Vertebrate endoderm development has recently become the focus of intense investigation. We have identified a novel sox gene, 226D7, which is important in zebrafish endoderm development. 226D7 was isolated by an in situ hybridization screening for genes expressed in the yolk syncytial layer (YSL) at the blastula stage. 226D7 is expressed mainly in the YSL at this stage and, during gastrulation, its expression is also detected in the forerunner cells and endodermal precursor cells. The expression of 226D7 is positively regulated by Nodal signaling. The knockdown of 226D7 using morpholino antisense oligonucleotides results in a lack of sox17-expressing endodermal precursor cells during gastrulation, and, consequently, lacks endodermal derivatives such as gut tissue.

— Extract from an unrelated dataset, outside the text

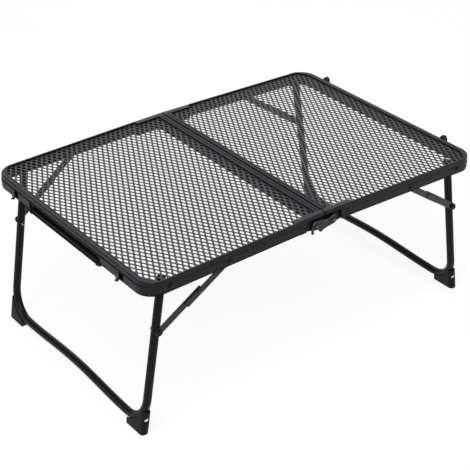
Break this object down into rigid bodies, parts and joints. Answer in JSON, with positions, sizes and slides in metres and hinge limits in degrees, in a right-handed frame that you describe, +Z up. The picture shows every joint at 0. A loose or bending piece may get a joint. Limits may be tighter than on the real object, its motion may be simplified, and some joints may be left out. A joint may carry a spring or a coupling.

The effect is strictly restricted to the endodermal lineage, while the mesoderm is normally formed, a phenotype that is nearly identical to that of the casanova mutant (Dev. Biol. 215 (1999) 343). We further demonstrate that overexpression of 226D7 increases the number of sox17-expressing endodermal progenitor cells without upregulating the expression of the Nodal genes, cyclops and squint. Region-specific knockdown and overexpression of 226D7 by injection into the YSL suggest that 226D7 in the YSL is not involved in endoderm formation and 226D7 in the endoderm progenitor cells is important for endoderm development. Taken together, our data demonstrate that 226D7 is a downstream target of Nodal signal and a critical transcriptional regulator of early endoderm formation.